I figured maybe the reason is they're not getting enough food (even though I am very generous with my portions lol), so I decided to experiment a little and I caught one of the smallest ones; it's literally an inch. I placed it in my 45 gallons COMMUNITY planted tank... It has 2 small angelfish, 1 platy (saved it from my evil sister), 2 kuhli loaches, and a school of 6 zebra danios. All of the fish are bigger in size than the cichlid baby, and it seems to think that it's a part of the zebra danios' group. So far so good, but is any of the other fish in danger? Is it okay for it to be solitary and living with other species instead of its own kind?? 

What do you think?


----------



## afnaveils (Nov 1, 2015)

I think you should put more than one of the smallest fish in that tank.


----------



## Kajendra (Dec 12, 2010)

I think you posted in the wrong section...

I wouldn't worry too much about it living on its own.
Just keep an eye out that it might hunt down the others soon...
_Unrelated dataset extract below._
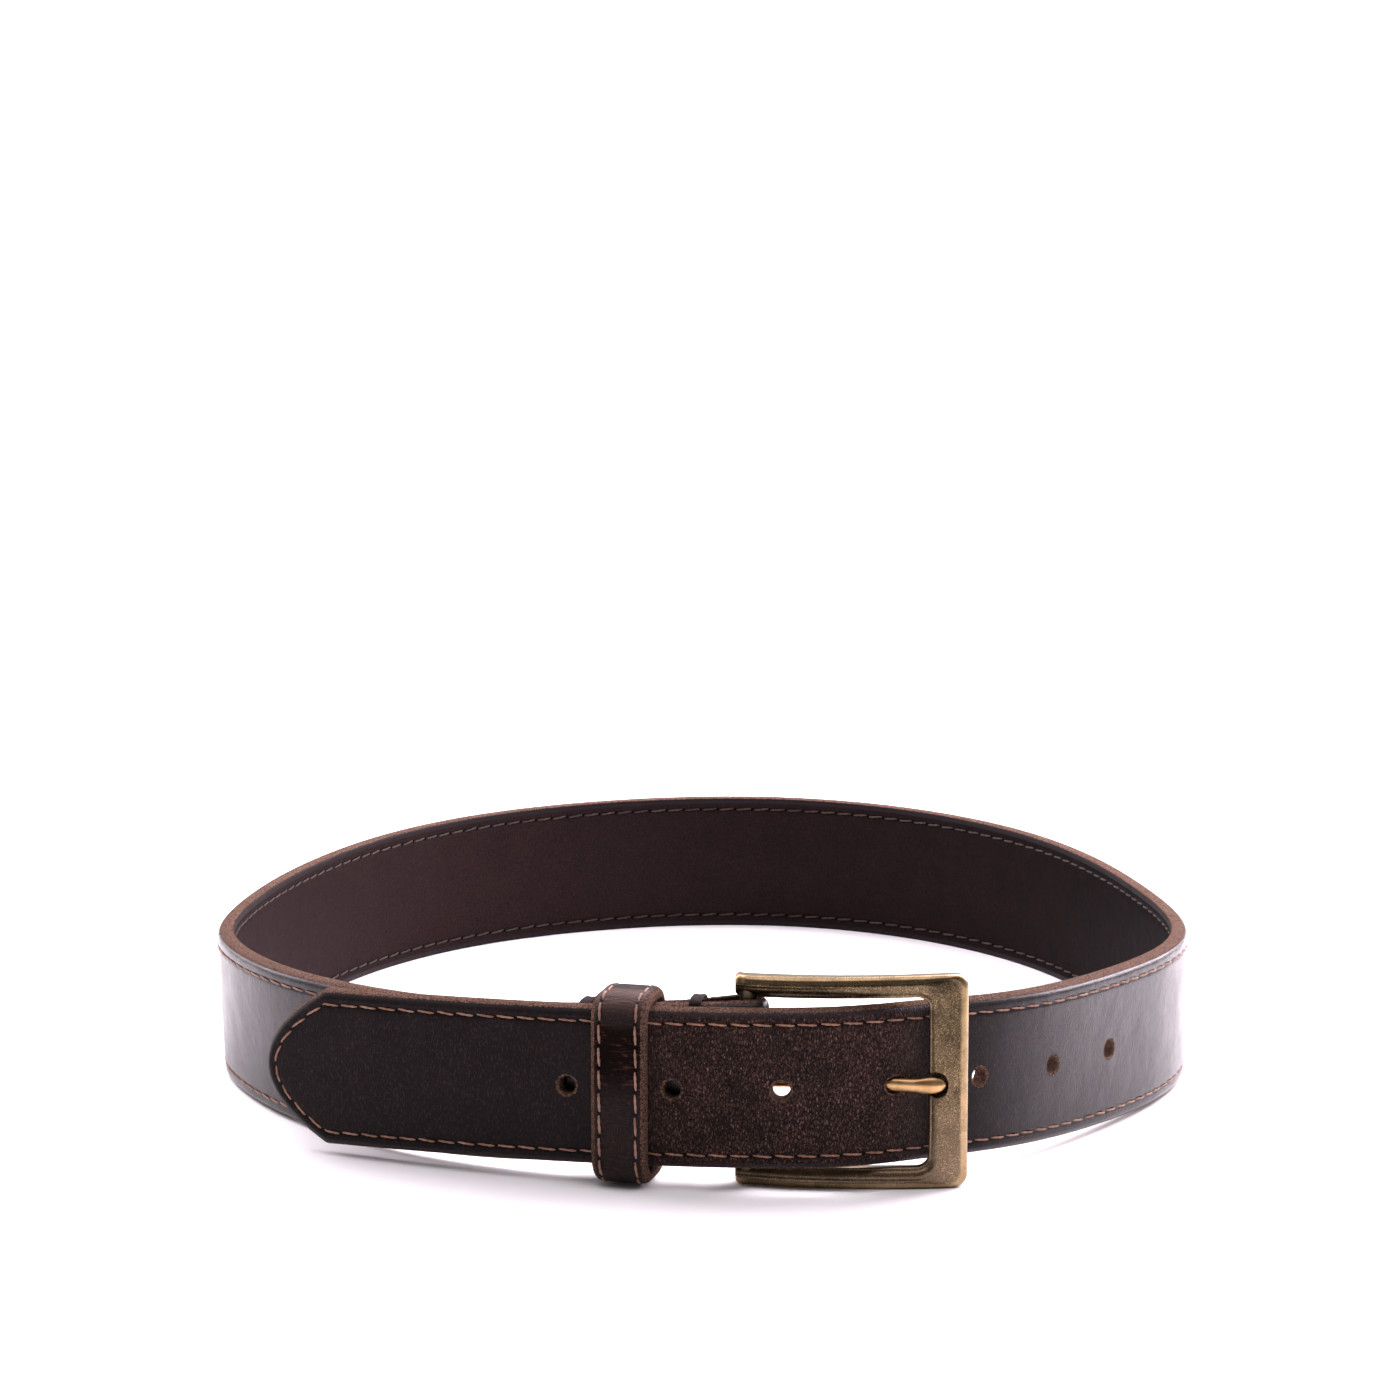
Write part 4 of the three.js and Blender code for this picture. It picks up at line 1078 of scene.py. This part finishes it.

I find generally the larger fish tend to get larger.

Cool experiment


----------



## Reis (Nov 15, 2011)

Nothing to worry about, think about it this way survival of the fittest and strongest. When you toss in 50 fry into one tank its more of a free for all and not as controlled as lets say if you were to split them 25 - 25, then there's less competition and the smaller guys will get a chance to eat. There are far less mouths competing for food.
Do what you're doing and experiment, no harm in it since you're the only one that benefits from it by learning. Also rule of thumb when dealing with fish in general is if it sorta fits in its mouth chances are it'll most likely try to eat it lol... remember they're just fish so yeah eventually youll need to take that peacock out or your danios may become a nice snack on day lol
Hope that helps,
Cheers


----------